I dati del rapporto del ministero del Lavoro sulle dimissioni volontarie convalidate nel 2017 sono drammatici: su 35.000 ben 27.443 sono di lavoratrici madri e le cause dichiarate dalle stesse sono per ben 13.851 per mancanza di conciliazione tempi di vita e di lavoro, altre per i costi del nido, altre perché non hanno l’aiuto dei parenti, altre perché l’azienda non ha concesso flessibilità di orario.
Oggi le donne per poter lavorare fanno i salti mortali e non esiste sicuramente una politica né di sostegno fiscale per le lavoratrici, né welfare che preveda servizi per l’infanzia e per assistenza agli anziani. Questa “scelta” volontaria di poter lavorare fino al 9° mese sarà spesso coatta e faticosissima alla faccia dei diritti costituzionali e del Governo del cambiamento: pur di entrare e rimanere nel mercato del lavoro si accettano condizioni pericolose per se stesse e per il bambino.

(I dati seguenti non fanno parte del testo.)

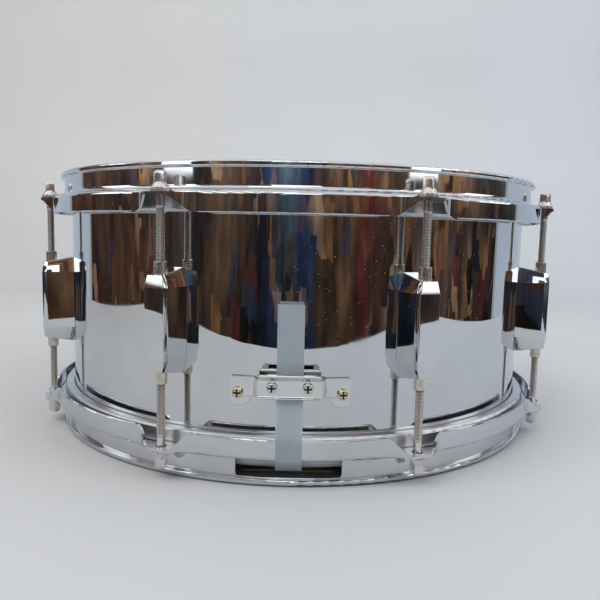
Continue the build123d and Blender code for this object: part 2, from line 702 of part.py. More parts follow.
with BuildPart() as carriage_ref:
    with BuildSketch(Plane.XY.offset(50.5)) as carriage_plan:
        with BuildLine() as carriage_line:
            outline([(-14.5, -180.6, 0.4), (14.5, -180.6, 0.4), (14.5, -190.0, 0.6), (-14.5, -190.0, 0.6)])
        make_face()
    extrude(amount=28.0)
    with BuildSketch(Plane.XY.offset(54.0)) as carriage_bore:
        with Locations((0, -KNOB_D)):
            Circle(2.4)
    extrude(amount=30.0, mode=Mode.SUBTRACT)
    with BuildSketch(Plane.XZ.offset(182.5)) as carriage_taps:
        with Locations((CLAMP_X, 59.0), (-CLAMP_X, 59.0)):
            Circle(1.95)
    extrude(amount=10.0, mode=Mode.SUBTRACT)
with BuildPart() as throwoff_carriage:
    add(carriage_ref.part.rotate(Axis.Z, 180))
save(throwoff_carriage.part, "throwoff_carriage")

with BuildPart() as tclamp_ref:
    with BuildSketch(Plane.XZ.offset(190.85)) as tclamp_plan:
        with BuildLine() as tclamp_line:
            outline([(-13.8, 52.5, 2.0), (13.8, 52.5, 2.0), (13.8, 66.0, 2.0), (-13.8, 66.0, 2.0)])
        make_face()
        with Locations((CLAMP_X, 59.0), (-CLAMP_X, 59.0)):
            Circle(2.1, mode=Mode.SUBTRACT)
    extrude(amount=1.8)
with BuildPart() as throwoff_clamp_plate:
    add(tclamp_ref.part.rotate(Axis.Z, 180))
save(throwoff_clamp_plate.part, "throwoff_clamp_plate")

with BuildPart() as tclamp_screw:
    with BuildSketch(Plane.XZ.offset(192.65)) as ts_head:
        with Locations((0, 59.0)):
            Circle(3.1)
    extrude(amount=2.3)
    fillet(tclamp_screw.edges().filter_by(GeomType.CIRCLE).sort_by(Axis.Y)[0], radius=1.3)
    with BuildSketch(Plane.XZ.offset(193.65)) as ts_cross:
        with Locations((0, 59.0)):
            Rectangle(4.4, 1.1)
            Rectangle(1.1, 4.4)
    extrude(amount=3, mode=Mode.SUBTRACT)
    with BuildSketch(Plane.XZ.offset(183.0)) as ts_shaft:
        with Locations((0, 59.0)):
            Circle(1.9)
    extrude(amount=9.65)
with BuildPart() as throwoff_clamp_screws:
    add(tclamp_screw.part.moved(Location((CLAMP_X, 0, 0))).rotate(Axis.Z, 180))
    add(tclamp_screw.part.moved(Location((-CLAMP_X, 0, 0))).rotate(Axis.Z, 180))
save(throwoff_clamp_screws.part, "throwoff_clamp_screws")

with BuildPart() as knob_ref:
    with BuildSketch(Plane.XY.offset(101.2)) as knob_plan:
        with Locations((0, -KNOB_D)):
            Circle(6.8)
    extrude(amount=11.0)
    fillet(knob_ref.edges().filter_by(GeomType.CIRCLE).sort_by(Axis.Z)[-1], radius=1.2)
    with BuildSketch(Plane.XY.offset(102.4)) as knob_grooves:
        with Locations((0, -KNOB_D)):
            with PolarLocations(7.0, 16):
                Circle(0.7)
    extrude(amount=12.0, mode=Mode.SUBTRACT)
    with BuildSketch(Plane.XY.offset(60.0)) as knob_screw:
        with Locations((0, -KNOB_D)):
            Circle(2.0)
    extrude(amount=41.2)
with BuildPart() as throwoff_knob:
    add(knob_ref.part.rotate(Axis.Z, 180))
save(throwoff_knob.part, "throwoff_knob")

with BuildPart() as lever_ref:
    with BuildSketch(Plane.YZ.offset(-19.6)) as lever_arm_a:
        with BuildLine() as lever_arm_a_line:
            outline([(-181.6, 86.5, 3.0), (-188.5, 84.6, 4.0), (-197.5, 100.0, 3.0), (-198.3, 112.0, 1.0), (-195.6, 112.0, 1.0), (-182.5, 96.5, 4.0)])
        make_face()
        with Locations((-PIVOT_D, PIVOT_Z)):
            Circle(2.4, mode=Mode.SUBTRACT)
    extrude(amount=2.0)
    with BuildSketch(Plane.YZ.offset(17.6)) as lever_arm_b:
        with BuildLine() as lever_arm_b_line:
            outline([(-181.6, 86.5, 3.0), (-188.5, 84.6, 4.0), (-197.5, 100.0, 3.0), (-198.3, 112.0, 1.0), (-195.6, 112.0, 1.0), (-182.5, 96.5, 4.0)])
        make_face()
        with Locations((-PIVOT_D, PIVOT_Z)):
            Circle(2.4, mode=Mode.SUBTRACT)
    extrude(amount=2.0)
    with BuildSketch(Plane.YZ.offset(-19.6)) as lever_grip:
        with BuildLine() as lever_grip_line:
            outline(sheet_path([(-195.4, 100.5, 0), (-197.0, 112.0, 12), (-197.6, 124.0, 8), (-201.5, 132.5, 0)], 2.4))
        make_face()
    extrude(amount=39.2)
    with BuildSketch(Plane.XZ.offset(185)) as lever_taper:
        with BuildLine() as lever_taper_a:
            Polyline([(19.7, 112.0), (10.0, 134.0), (22.0, 134.0), (22.0, 112.0), (19.7, 112.0)])
        make_face()
        with BuildLine() as lever_taper_b:
            Polyline([(-19.7, 112.0), (-10.0, 134.0), (-22.0, 134.0), (-22.0, 112.0), (-19.7, 112.0)])
        make_face()
    extrude(amount=25, mode=Mode.SUBTRACT)
with BuildPart() as throwoff_lever:
    add(lever_ref.part.rotate(Axis.Z, 180))
save(throwoff_lever.part, "throwoff_lever")

with BuildPart() as pivot_ref:
    with BuildSketch(Plane.YZ.offset(14.8)) as pivot_a:
        with Locations((-PIVOT_D, PIVOT_Z)):
            Circle(2.0)
    extrude(amount=5.2)
    with BuildSketch(Plane.YZ.offset(20.0)) as pivot_b:
        with Locations((-PIVOT_D, PIVOT_Z)):
            Circle(3.4)
    extrude(amount=1.4)
with BuildPart() as throwoff_pivot_pins:
    add(pivot_ref.part.rotate(Axis.Z, 180))
    add(pivot_ref.part.mirror(Plane.YZ).rotate(Axis.Z, 180))
save(throwoff_pivot_pins.part, "throwoff_pivot_pins")

with BuildPart() as tmount_ref:
    with BuildSketch(Plane.XZ.offset(174.7)) as tm_shaft:
        with Locations((0, 56), (0, 94)):
            Circle(2.0)
    extrude(amount=5.1)
    with BuildSketch(Plane.XZ.offset(172.0)) as tm_head:
        with Locations((0, 56), (0, 94)):
            RegularPolygon(radius=3.6, side_count=6, major_radius=False)
    extrude(amount=2.7)
with BuildPart() as throwoff_mount_screws:
    add(tmount_ref.part.rotate(Axis.Z, 180))
save(throwoff_mount_screws.part, "throwoff_mount_screws")

with BuildPart() as tmount_washer:
    with BuildSketch(Plane.XZ.offset(174.7)) as tw_plan:
        with Locations((0, 56), (0, 94)):
            Circle(5.0)
            Circle(2.2, mode=Mode.SUBTRACT)
    extrude(amount=1.0)
with BuildPart() as throwoff_screw_washers:
    add(tmount_washer.part.rotate(Axis.Z, 180))
save(throwoff_screw_washers.part, "throwoff_screw_washers")
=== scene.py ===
import bpy
import bmesh
import json
import math
from mathutils import Vector, Matrix


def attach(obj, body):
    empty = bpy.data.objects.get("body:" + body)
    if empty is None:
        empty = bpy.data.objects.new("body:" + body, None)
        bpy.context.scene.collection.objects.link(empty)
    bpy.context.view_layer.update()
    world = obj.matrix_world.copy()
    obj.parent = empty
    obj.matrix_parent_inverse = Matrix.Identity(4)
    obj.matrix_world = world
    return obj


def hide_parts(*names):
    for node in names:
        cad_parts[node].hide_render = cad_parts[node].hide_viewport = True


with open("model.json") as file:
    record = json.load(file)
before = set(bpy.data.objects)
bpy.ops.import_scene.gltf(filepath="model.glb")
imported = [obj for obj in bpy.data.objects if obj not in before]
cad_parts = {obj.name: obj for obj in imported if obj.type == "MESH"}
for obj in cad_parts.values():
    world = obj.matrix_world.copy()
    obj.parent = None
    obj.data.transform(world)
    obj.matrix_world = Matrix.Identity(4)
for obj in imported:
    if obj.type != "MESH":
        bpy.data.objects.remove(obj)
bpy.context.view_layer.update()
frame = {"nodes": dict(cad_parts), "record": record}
NODES = frame["nodes"]
RECORD = frame["record"]
NODE_BODY = {n: b for b, ns in RECORD["behaviour"]["bodies"].items() for n in ns}
SLOT_OF = {s["node"]: s["material_slot"] for s in RECORD["subparts"]}

# dimensions shared with the CAD, in metres
ZC = 0.09065
R_ROD = 0.1918
EAR_H = 0.07265
AZ = [-67.5 + 45.0 * i for i in range(8)]


def lin(c):
    return tuple(((v / 12.92) if v <= 0.04045 else ((v + 0.055) / 1.055) ** 2.4) for v in c)


def rgb(r, g, b):
    return lin((r / 255.0, g / 255.0, b / 255.0)) + (1.0,)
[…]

Quanto poi al congedo di paternità, istituito dalle legge 92 del 2012, è stato ampliato da 2 a 4 giorni dalla legge di Bilancio 2017. Certo si trattava di una sperimentazione valida solo fino al termine del 2018. È rivolto ai padri lavoratori dipendenti entro il quinto mese di vita del figlio (nato dal primo gennaio 2018), quindi sono giorni che possono coincidere anche con la maternità. A questi quattro giorni se ne può aggiungere un quinto facoltativo, fruibile però solo se la madre rinuncia a un giorno del suo congedo.

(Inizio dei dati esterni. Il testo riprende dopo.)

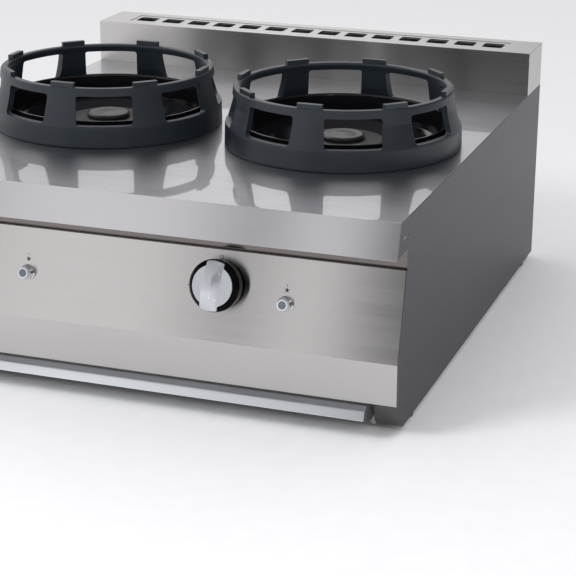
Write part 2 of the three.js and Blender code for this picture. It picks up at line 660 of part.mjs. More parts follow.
function dripTray() {
  const t = CASE_SHEET;
  const x = TRAY.halfWidth;
  const y0 = caseCorner[0] + TRAY.back;
  const y1 = y0 + TRAY.length;
  const hollow = box(-x + t, x - t, y0 + t, y1 - t, trayFloor + t, trayRim + 5);
  const pan = cut(box(-x, x, y0, y1, trayFloor, trayRim), hollow);
  const flange = [[y0 + 4, trayRim - t], [y1, trayRim - t], [y1, trayRim], [y0 + 4, trayRim]];
  return join(pan, ...SIDES.map(({ sign }) => sidePrismX(flange, sign, x - t, x + TRAY.flange)));
}

// The tray's front closes the bevel between the corner pieces and has a small round glide under each end.
function trayFront() {
  const top = skirtTop - CLEARANCE;
  const bottom = FOOT_HEIGHT + 0.4;
  const sheet = prismX(bentSheet([
    [bevelAt(top), top], [bevelAt(bottom), bottom], [caseCorner[0] + TRAY.back - CLEARANCE, bottom],
  ], CASE_SHEET), -TRAY.frontHalfWidth, TRAY.frontHalfWidth);
  const r = GLIDE.radius;
  const glide = turned([
    [0, GLIDE.bottom], [r * 0.55, GLIDE.bottom + 0.4], [r * 0.93, GLIDE.bottom + 1.8],
    [r, bottom + 1], [0, bottom + 1],
  ], 12);
  const glides = SIDES.map(({ sign }) =>
    glide.clone().translate(sign * (TRAY.frontHalfWidth - r), caseCorner[0] + GLIDE.back, 0));
  return join(sheet, ...glides);
}

// The handle's section: a web on the tray front, a ledge over it and a front lip with a finger gap behind.
const offBevel = (down, gap) => [bevelAt(TOP - down) - gap / Math.cos(bevelLean), TOP - down];
const handlePoint = (lean, down) => [EDGE_Y - lean, TOP - down];
const ledgeBack = offBevel(HANDLE.topDown, CLEARANCE);
const webBottom = offBevel(HANDLE.webDown, CLEARANCE);
const lipBottom = handlePoint(HANDLE.lipLean, HANDLE.lipDown);
const roundedNose = [
  handlePoint(HANDLE.frontLean - 1.6, HANDLE.frontDown - 0.6),
  handlePoint(HANDLE.frontLean, HANDLE.frontDown + 1.2),
];

function trayHandle() {
  const w = HANDLE.wall;
  return prismX([
    ledgeBack, ...roundedNose, lipBottom, handlePoint(HANDLE.lipLean - w, HANDLE.lipDown + 0.3),
    handlePoint(HANDLE.frontLean - w - 0.6, HANDLE.frontDown + w), offBevel(HANDLE.frontDown - 0.4, w + 0.6),
    offBevel(HANDLE.webDown, w), webBottom,
  ], -HANDLE.halfLength, HANDLE.halfLength);
}

function handleCap(sign) {
  const start = HANDLE.halfLength + CLEARANCE;
  const bottom = handlePoint(-8, HANDLE.webDown + 0.4);
  const outline = [ledgeBack, ...roundedNose, lipBottom, bottom, webBottom];
  return sidePrismX(outline, sign, start, start + HANDLE.capThickness);
}

// A bent strip on the base frame's side rail, whose lip carries the tray's flange.
function trayRunner(sign) {
  const top = trayRim - CASE_SHEET - CLEARANCE;
  const foot = FOOT_HEIGHT + FRAME.height + CLEARANCE + CASE_SHEET;
  const x = TRAY.halfWidth + RUNNER.beside;
  const strip = bentSheet([[x - RUNNER.lip, top], [x, top], [x, foot], [x + RUNNER.foot, foot]], -CASE_SHEET);
  return prismY(strip.map(([a, z]) => [a * sign, z]), FRAME.front + 2, RUNNER.back);
}

addPart("drip_tray", dripTray(), innerSteel());
addPart("tray_front", trayFront(), brushedSteel());
addPart("tray_handle", trayHandle(), aluminium());
for (const { side, sign } of SIDES) {
  addPart(`handle_cap_${side}`, handleCap(sign), blackPlastic());
  addPart(`tray_runner_${side}`, trayRunner(sign), innerSteel());
}

export default range;
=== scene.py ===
import math

import bmesh
import bpy
from mathutils import Matrix, Vector


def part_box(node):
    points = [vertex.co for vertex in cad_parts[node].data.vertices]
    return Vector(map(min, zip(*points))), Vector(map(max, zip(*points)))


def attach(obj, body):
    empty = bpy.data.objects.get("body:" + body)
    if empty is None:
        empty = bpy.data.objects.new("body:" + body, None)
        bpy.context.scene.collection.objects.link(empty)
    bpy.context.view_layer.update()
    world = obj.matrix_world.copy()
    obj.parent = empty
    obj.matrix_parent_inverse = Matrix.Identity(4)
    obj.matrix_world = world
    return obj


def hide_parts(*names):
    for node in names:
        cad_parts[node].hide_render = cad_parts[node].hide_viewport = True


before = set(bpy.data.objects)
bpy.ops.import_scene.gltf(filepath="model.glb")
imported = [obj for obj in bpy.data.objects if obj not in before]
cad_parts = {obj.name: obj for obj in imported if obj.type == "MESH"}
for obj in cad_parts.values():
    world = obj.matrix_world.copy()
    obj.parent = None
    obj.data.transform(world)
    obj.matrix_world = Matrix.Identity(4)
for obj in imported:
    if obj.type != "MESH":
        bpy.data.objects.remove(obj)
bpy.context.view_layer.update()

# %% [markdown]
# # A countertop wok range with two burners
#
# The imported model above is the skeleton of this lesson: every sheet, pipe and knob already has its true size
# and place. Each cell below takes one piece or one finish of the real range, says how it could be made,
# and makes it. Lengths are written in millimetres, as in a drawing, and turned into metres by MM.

MM = 0.001
SIDES = ("left", "right")

# %% [markdown]
# ## Where the camera stands
#
# The picture is square and was taken from the front right, a little above the worktop, with a long lens.
# A camera could be aimed with a constraint, but a place and three angles say exactly where it stands,
# and the same numbers give its three axes: right, up and backwards.

# %% Camera
PICTURE_PIXELS = 576
FOCAL_PIXELS = 1854.5
SENSOR_MM = 36
CAMERA_PLACE = Vector((1031.5, -2713.7, 1053.3)) * MM
CAMERA_YAW = math.radians(19.139)
CAMERA_PITCH = math.radians(19.284)
CAMERA_ROLL = math.radians(0.402)
CAMERA_SEES = (0.05, 60)  # from and to, in metres


def make_camera():
    forward = Vector((-math.sin(CAMERA_YAW) * math.cos(CAMERA_PITCH),
                      math.cos(CAMERA_YAW) * math.cos(CAMERA_PITCH), -math.sin(CAMERA_PITCH)))
    level = Vector((math.cos(CAMERA_YAW), math.sin(CAMERA_YAW), 0))
    upright = level.cross(forward)
    right = level * math.cos(CAMERA_ROLL) + upright * math.sin(CAMERA_ROLL)
    up = upright * math.cos(CAMERA_ROLL) - level * math.sin(CAMERA_ROLL)
    data = bpy.data.cameras.new("camera")
    data.sensor_width = SENSOR_MM
    data.lens = SENSOR_MM * FOCAL_PIXELS / PICTURE_PIXELS
    data.clip_start, data.clip_end = CAMERA_SEES
    made = bpy.data.objects.new("camera", data)
    bpy.context.scene.collection.objects.link(made)
    turn = Matrix((right, up, -forward)).transposed().to_4x4()
    made.matrix_world = Matrix.Translation(CAMERA_PLACE) @ turn
    return made


camera = make_camera()
bpy.context.scene.camera = camera
bpy.context.scene.view_settings.view_transform = "Standard"
print("lens of the camera (mm):", round(camera.data.lens, 1))

# %% [markdown]
# ## One way to write nodes
#
# Finishes, the sky and the growing shapes are all trees of nodes. Wiring them by hand repeats the same
# three lines again and again, so this helper adds a node, sets its options and fills or links its inputs.

# %% A helper for every node tree


def add_node(tree, kind, inputs=None, **options):
    node = tree.nodes.new(kind)
    for name, value in options.items():
        setattr(node, name, value)
    for name, value in (inputs or {}).items():
        socket = node.inputs[name]
        if isinstance(value, bpy.types.NodeSocket):
            tree.links.new(value, socket)
        else:
            socket.default_value = value
    return node


def calculate(tree, operation, *values):
    numbered = dict(enumerate(values))
    return add_node(tree, "ShaderNodeMath", numbered, operation=operation).outputs[0]


# %% [markdown]
# ## The room that the steel mirrors
#
# Bare steel shows its surroundings, so the sky matters as much as the lamps. A photograph of a studio could
# be wrapped round the scene, but a ramp over the compass direction does the same with a few numbers: bright
# screens and dark gaps stand round the cook's side of the range, and grain that runs from side to side
# smears them into tall soft bands. Behind the range the room is plain white, as the camera sees it.
# Matt surfaces get one even level from all round, so that a colour renders about as it is written.

# %% Screens round the range
EVEN_LEVEL = 0.80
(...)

Durante il congedo il padre ha diritto al 100% della retribuzione che è a carico dell’Inps. Dunque l’emendamento per passare da 2 a 4 giorni non è una novità e sarebbe solo una proroga al 2019 e continua la discriminazione per cui alla madre è riconosciuto l’80% della retribuzione, mentre al padre il 100%. In più c’è da dire che il congedo di paternità dai dati del Ministero è usato solo dal 20% dei possibili fruitori e probabilmente abbiamo ancora nel nostro Paese un problema culturale paterno rispetto al tempo da dedicare ai figli: non è raro che alcuni dei padri che lo hanno chiesto, soprattutto nelle imprese private, siano stati criticati e ridicolizzati dai colleghi e guardati con insofferenza dal datore di lavoro.

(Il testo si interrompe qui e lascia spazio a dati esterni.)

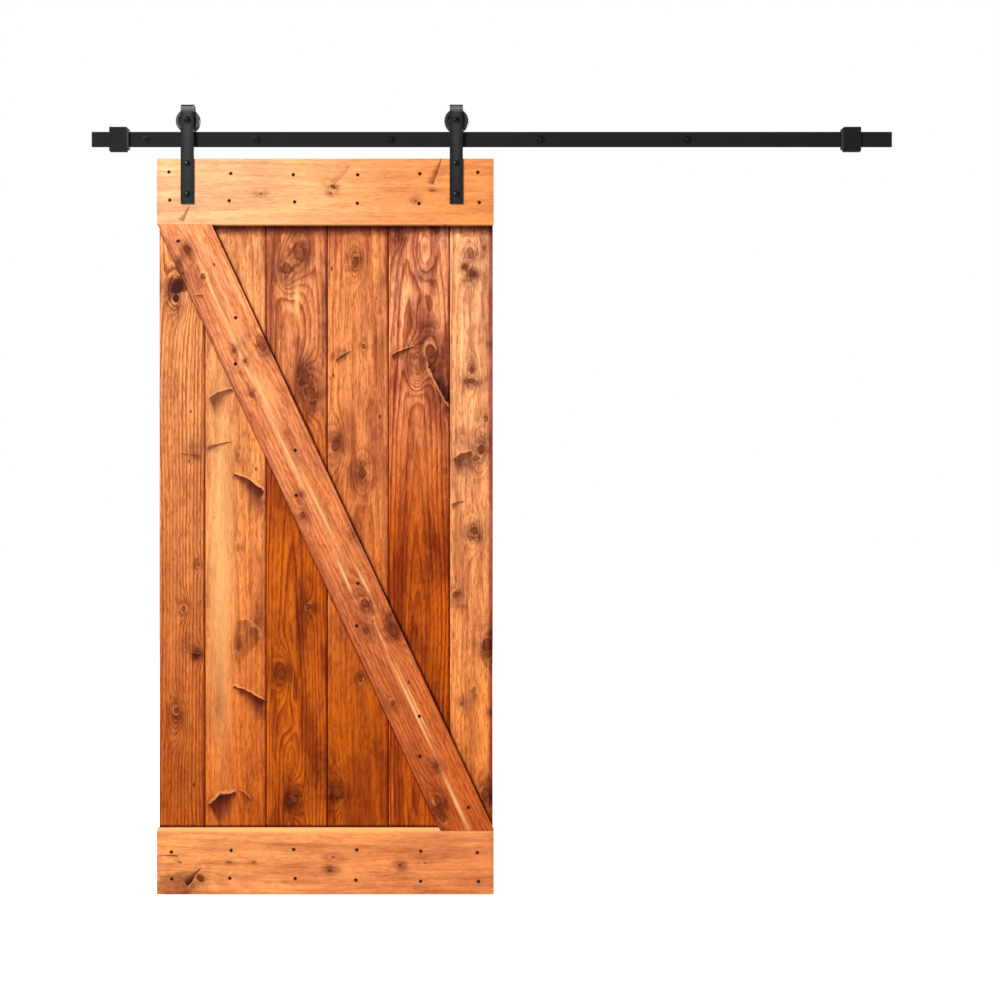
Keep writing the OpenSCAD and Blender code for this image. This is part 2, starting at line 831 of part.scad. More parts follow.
strap(right_hanger_x);  // right_strap
hanger_bolts(right_hanger_x);  // right_hanger_bolts
hanger_washers(right_hanger_x);  // right_hanger_washers
hanger_nuts(right_hanger_x);  // right_hanger_nuts
axle_bolt(right_hanger_x);  // right_axle_bolt
axle_spacers(right_hanger_x);  // right_axle_spacers
axle_nut(right_hanger_x);  // right_axle_nut
bearing_inner(right_hanger_x);  // right_bearing_inner
bearing_outer(right_hanger_x);  // right_bearing_outer
bearing_balls(right_hanger_x);  // right_bearing_balls
bearing_shields(right_hanger_x);  // right_bearing_shields
wheel(right_hanger_x);  // right_wheel
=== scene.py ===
# Looks of a sliding barn door: pine boards, powder-coated steel, nylon wheels, rubber.
# Everything is in metres, in the frame of the CAD model: X along the track, Y into the wall.
from math import atan2, cos, hypot, pi, radians, sin

import bpy
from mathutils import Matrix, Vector


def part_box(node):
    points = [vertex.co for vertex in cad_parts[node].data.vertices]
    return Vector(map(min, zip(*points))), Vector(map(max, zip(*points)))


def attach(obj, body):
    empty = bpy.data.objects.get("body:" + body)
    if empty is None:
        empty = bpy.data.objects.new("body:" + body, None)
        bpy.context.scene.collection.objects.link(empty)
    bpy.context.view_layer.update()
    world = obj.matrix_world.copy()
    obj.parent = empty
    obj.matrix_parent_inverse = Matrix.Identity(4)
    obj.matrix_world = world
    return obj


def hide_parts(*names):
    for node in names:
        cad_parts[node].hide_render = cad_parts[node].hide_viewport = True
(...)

Dunque dobbiamo andare molto oltre – per sostenere la genitorialità – ai provvedimenti precari, soprattutto non strutturali come si è ormai abituati: vanno corrette le storture del sistema di aiuti alle coppie con figli che vengono erogati esclusivamente ai genitori con lavoro dipendente e le detrazioni per figli a carico solo a chi è in grado di pagare le tasse ed escludendo dunque le coppie senza lavoro; l’accesso ai nidi non è quasi mai condizionato al reddito che tuttavia si rileva ai fini della retta, e soprattutto la sperequazione è fra il 20% dei piccoli che riescono a entrarci per cui la Pubblica amministrazione versa mediamente 800 euro al mese e chi non ci entra per cui lo Stato non versa nulla. Pochissime poi le scuole per l’infanzia pubbliche, pochissimi i servizi convenzionati per gli anziani e i non autosufficienti.
Sempre dai dati del Ministero, pochissimi poi ancora gli accordi di secondo livello soggetti ad agevolazioni fiscali e contributive previste per la flessibilità aziendale che si coniuga alla produttività. In cattiva sostanza, nessun Governo del cambiamento.